### Data block
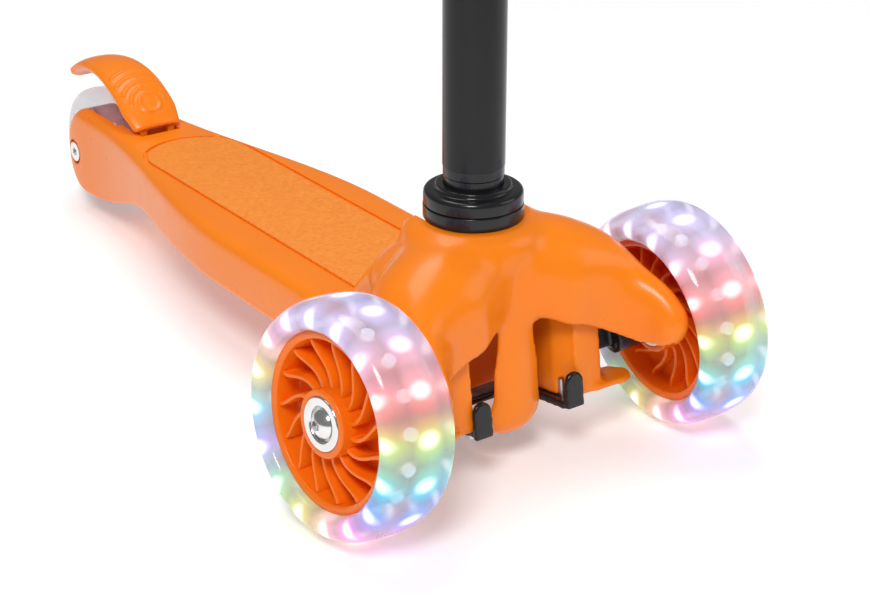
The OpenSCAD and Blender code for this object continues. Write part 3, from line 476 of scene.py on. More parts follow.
def around(shape, count, name, finish):
    """Geometry Nodes: the piece repeated around local Z, realized, with its finish set."""
    tree = bpy.data.node_groups.new("repeat around " + name, "GeometryNodeTree")
    tree.interface.new_socket("Geometry", in_out="INPUT", socket_type="NodeSocketGeometry")
    for label, kind in (("Count", "NodeSocketInt"), ("Finish", "NodeSocketMaterial")):
        tree.interface.new_socket(label, in_out="INPUT", socket_type=kind)
    tree.interface.new_socket("Geometry", in_out="OUTPUT", socket_type="NodeSocketGeometry")
    make, link = tree.nodes.new, tree.links.new
    given, result = make("NodeGroupInput"), make("NodeGroupOutput")
    points, index = make("GeometryNodePoints"), make("GeometryNodeInputIndex")
    turn = make("ShaderNodeMath")
    share, spin = make("ShaderNodeMath"), make("ShaderNodeCombineXYZ")
    place, real = make("GeometryNodeInstanceOnPoints"), make("GeometryNodeRealizeInstances")
    painted = make("GeometryNodeSetMaterial")
    turn.operation, share.operation = "MULTIPLY", "DIVIDE"
    share.inputs[0].default_value = 2 * math.pi
    link(given.outputs["Count"], points.inputs["Count"])
    link(given.outputs["Count"], share.inputs[1])
    link(index.outputs[0], turn.inputs[0])
    link(share.outputs[0], turn.inputs[1])
    link(turn.outputs[0], spin.inputs["Z"])
    link(points.outputs[0], place.inputs["Points"])
    link(given.outputs["Geometry"], place.inputs["Instance"])
    link(spin.outputs[0], place.inputs["Rotation"])
    link(place.outputs[0], real.inputs[0])
    link(real.outputs[0], painted.inputs["Geometry"])
    link(given.outputs["Finish"], painted.inputs["Material"])
    link(painted.outputs[0], result.inputs[0])
    layer = shape.modifiers.new(name, "NODES")
    layer.node_group = tree
    for item in tree.interface.items_tree:
        if item.in_out == "INPUT" and item.name in ("Count", "Finish"):
            layer[item.identifier] = count if item.name == "Count" else finish
    return bake(shape)


def joined(*shapes):
    mesh = bmesh.new()
    for shape in shapes:
        mesh.from_mesh(shape.data)
    mesh.to_mesh(shapes[0].data)
    mesh.free()
    for spare in shapes[1:]:
        bpy.data.objects.remove(spare)
    return shapes[0]


def placed(shape, place):
    shape.data.transform(place)
    return shape


def rod(name, radius, low, high, place=Matrix(), count=48):
    """A plain solid cylinder along local Z, mostly used as a cutting tool."""
    turns = [2 * math.pi * k / count for k in range(count)]
    return lofted(name, [[place @ Vector((radius * math.cos(a), radius * math.sin(a), z)) for a in turns]
                         for z in (low, high)])


def along_x(x, y, z):
    """Local +Z runs along the scooter's X."""
    return Matrix.Translation((x, y, z)) @ Matrix.Rotation(math.pi / 2, 4, "Y")


def mm(*numbers):
    return tuple(n * MM for n in numbers)


def mirrored(shape):
    shape.data.transform(Matrix.Scale(-1, 4, (1, 0, 0)))
    shape.data.flip_normals()
    return shape


def smooth(t):
    t = min(1.0, max(0.0, t))
    return t * t * (3 - 2 * t)

# %% [markdown]
# ## Front wheels
# The rim is one turned outline: a band with a rolled lip, a thin web and a boss with a recess
# for the chrome ring. Its curved vanes are one shape repeated around the axle by Geometry
# Nodes and then joined on. The tyre is a turned squarish oval.

# %% Rims, tyres and hub rings
def oval(middle, half_height, half_width, seat, seat_half, power=0.8, steps=40):
    """A tyre's outline as (radius, height), flat where it sits on the rim."""
    points = [(seat, -seat_half)]
    for i in range(steps + 1):
        a = math.radians(-150 + 300 * i / steps)
        c, s = math.cos(a), math.sin(a)
        r = middle + half_height * math.copysign(abs(c) ** power, c)
        if r > seat + 0.2 * MM:
            points.append((r, half_width * math.copysign(abs(s) ** power, s)))
    return points + [(seat, seat_half)]


def vane(inner, outer, sweep, low, high, thick):
    """One S-shaped vane with softened edges, standing along local Z."""
    def outline(inset):
        half, left, right = thick / 2 - inset, [], []
        for i in range(13):
            t = i / 12
            r, a = inner + t * (outer - inner), sweep * smooth(t)
            c, s = math.cos(a), math.sin(a)
            left.append((r * c + half * s, r * s - half * c))
            right.append((r * c - half * s, r * s + half * c))
        return left + right[::-1]
    edge = 0.5 * MM
    heights = [(low, edge), (low + edge, 0.0), (high - edge, 0.0), (high - 0.3 * edge, 0.4 * edge),
               (high, 1.1 * edge)]
    return lofted("vane", [[(x, y, z) for x, y in outline(inset)] for z, inset in heights])


def both_faces(upper):
    """Completes an outline by mirroring its upper half."""
    return rounded(upper + [(r, -z, soft_r) for r, z, soft_r in reversed(upper)], 4)


FRONT_VANES, REAR_VANES = 15, 10
front_profile = both_faces([
    mm(8.5, 8.9, 0.2), mm(11, 8.9, 0.2), mm(11, 15.9, 0.2), mm(13.7, 15.9, 0.2), mm(13.7, 17.5, 0.5),
    mm(17, 17.5, 1.4), mm(17.6, 1.6, 2.0), mm(39.6, 1.4, 2.5), mm(40.8, 14.2, 0.8),
    mm(43.2, 15.1, 1.0), mm(45, 14.4, 0.5)])
chrome_profile = rounded([
    mm(8.6, 15.9, 0.1), mm(13.6, 15.9, 0.1), mm(13.6, 17.9, 1.0), mm(9.4, 17.9, 0.8),
    mm(8.6, 16.8, 0.3)], 5)
TREAD = dict(front=(51, 9, 20.5, 45, 14.8), rear=(32, 8, 12, 27, 8.7))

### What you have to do
Reproduce the complete data exactly as presented above.

### Final result
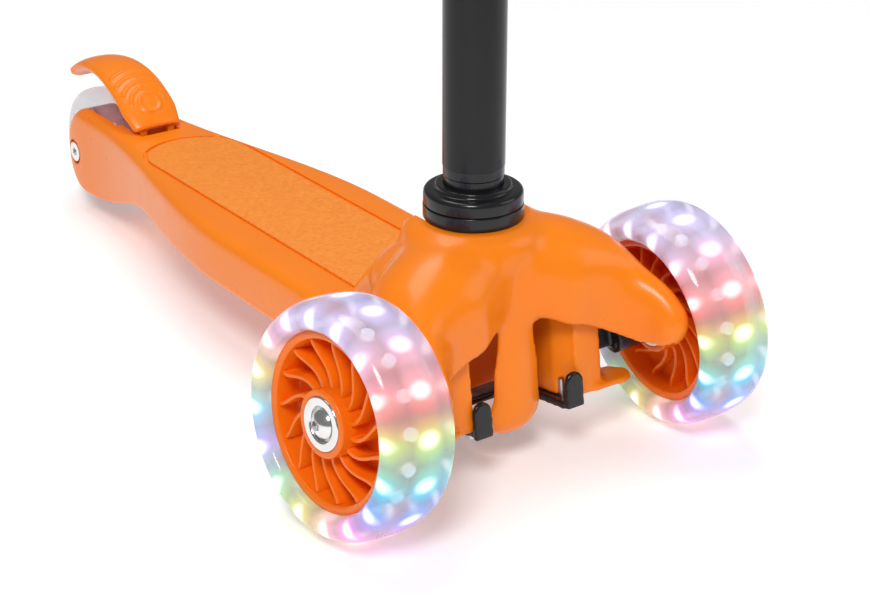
The OpenSCAD and Blender code for this object continues. Write part 3, from line 476 of scene.py on. More parts follow.
def around(shape, count, name, finish):
    """Geometry Nodes: the piece repeated around local Z, realized, with its finish set."""
    tree = bpy.data.node_groups.new("repeat around " + name, "GeometryNodeTree")
    tree.interface.new_socket("Geometry", in_out="INPUT", socket_type="NodeSocketGeometry")
    for label, kind in (("Count", "NodeSocketInt"), ("Finish", "NodeSocketMaterial")):
        tree.interface.new_socket(label, in_out="INPUT", socket_type=kind)
    tree.interface.new_socket("Geometry", in_out="OUTPUT", socket_type="NodeSocketGeometry")
    make, link = tree.nodes.new, tree.links.new
    given, result = make("NodeGroupInput"), make("NodeGroupOutput")
    points, index = make("GeometryNodePoints"), make("GeometryNodeInputIndex")
    turn = make("ShaderNodeMath")
    share, spin = make("ShaderNodeMath"), make("ShaderNodeCombineXYZ")
    place, real = make("GeometryNodeInstanceOnPoints"), make("GeometryNodeRealizeInstances")
    painted = make("GeometryNodeSetMaterial")
    turn.operation, share.operation = "MULTIPLY", "DIVIDE"
    share.inputs[0].default_value = 2 * math.pi
    link(given.outputs["Count"], points.inputs["Count"])
    link(given.outputs["Count"], share.inputs[1])
    link(index.outputs[0], turn.inputs[0])
    link(share.outputs[0], turn.inputs[1])
    link(turn.outputs[0], spin.inputs["Z"])
    link(points.outputs[0], place.inputs["Points"])
    link(given.outputs["Geometry"], place.inputs["Instance"])
    link(spin.outputs[0], place.inputs["Rotation"])
    link(place.outputs[0], real.inputs[0])
    link(real.outputs[0], painted.inputs["Geometry"])
    link(given.outputs["Finish"], painted.inputs["Material"])
    link(painted.outputs[0], result.inputs[0])
    layer = shape.modifiers.new(name, "NODES")
    layer.node_group = tree
    for item in tree.interface.items_tree:
        if item.in_out == "INPUT" and item.name in ("Count", "Finish"):
            layer[item.identifier] = count if item.name == "Count" else finish
    return bake(shape)


def joined(*shapes):
    mesh = bmesh.new()
    for shape in shapes:
        mesh.from_mesh(shape.data)
    mesh.to_mesh(shapes[0].data)
    mesh.free()
    for spare in shapes[1:]:
        bpy.data.objects.remove(spare)
    return shapes[0]


def placed(shape, place):
    shape.data.transform(place)
    return shape


def rod(name, radius, low, high, place=Matrix(), count=48):
    """A plain solid cylinder along local Z, mostly used as a cutting tool."""
    turns = [2 * math.pi * k / count for k in range(count)]
    return lofted(name, [[place @ Vector((radius * math.cos(a), radius * math.sin(a), z)) for a in turns]
                         for z in (low, high)])


def along_x(x, y, z):
    """Local +Z runs along the scooter's X."""
    return Matrix.Translation((x, y, z)) @ Matrix.Rotation(math.pi / 2, 4, "Y")


def mm(*numbers):
    return tuple(n * MM for n in numbers)


def mirrored(shape):
    shape.data.transform(Matrix.Scale(-1, 4, (1, 0, 0)))
    shape.data.flip_normals()
    return shape


def smooth(t):
    t = min(1.0, max(0.0, t))
    return t * t * (3 - 2 * t)

# %% [markdown]
# ## Front wheels
# The rim is one turned outline: a band with a rolled lip, a thin web and a boss with a recess
# for the chrome ring. Its curved vanes are one shape repeated around the axle by Geometry
# Nodes and then joined on. The tyre is a turned squarish oval.

# %% Rims, tyres and hub rings
def oval(middle, half_height, half_width, seat, seat_half, power=0.8, steps=40):
    """A tyre's outline as (radius, height), flat where it sits on the rim."""
    points = [(seat, -seat_half)]
    for i in range(steps + 1):
        a = math.radians(-150 + 300 * i / steps)
        c, s = math.cos(a), math.sin(a)
        r = middle + half_height * math.copysign(abs(c) ** power, c)
        if r > seat + 0.2 * MM:
            points.append((r, half_width * math.copysign(abs(s) ** power, s)))
    return points + [(seat, seat_half)]


def vane(inner, outer, sweep, low, high, thick):
    """One S-shaped vane with softened edges, standing along local Z."""
    def outline(inset):
        half, left, right = thick / 2 - inset, [], []
        for i in range(13):
            t = i / 12
            r, a = inner + t * (outer - inner), sweep * smooth(t)
            c, s = math.cos(a), math.sin(a)
            left.append((r * c + half * s, r * s - half * c))
            right.append((r * c - half * s, r * s + half * c))
        return left + right[::-1]
    edge = 0.5 * MM
    heights = [(low, edge), (low + edge, 0.0), (high - edge, 0.0), (high - 0.3 * edge, 0.4 * edge),
               (high, 1.1 * edge)]
    return lofted("vane", [[(x, y, z) for x, y in outline(inset)] for z, inset in heights])


def both_faces(upper):
    """Completes an outline by mirroring its upper half."""
    return rounded(upper + [(r, -z, soft_r) for r, z, soft_r in reversed(upper)], 4)


FRONT_VANES, REAR_VANES = 15, 10
front_profile = both_faces([
    mm(8.5, 8.9, 0.2), mm(11, 8.9, 0.2), mm(11, 15.9, 0.2), mm(13.7, 15.9, 0.2), mm(13.7, 17.5, 0.5),
    mm(17, 17.5, 1.4), mm(17.6, 1.6, 2.0), mm(39.6, 1.4, 2.5), mm(40.8, 14.2, 0.8),
    mm(43.2, 15.1, 1.0), mm(45, 14.4, 0.5)])
chrome_profile = rounded([
    mm(8.6, 15.9, 0.1), mm(13.6, 15.9, 0.1), mm(13.6, 17.9, 1.0), mm(9.4, 17.9, 0.8),
    mm(8.6, 16.8, 0.3)], 5)
TREAD = dict(front=(51, 9, 20.5, 45, 14.8), rear=(32, 8, 12, 27, 8.7))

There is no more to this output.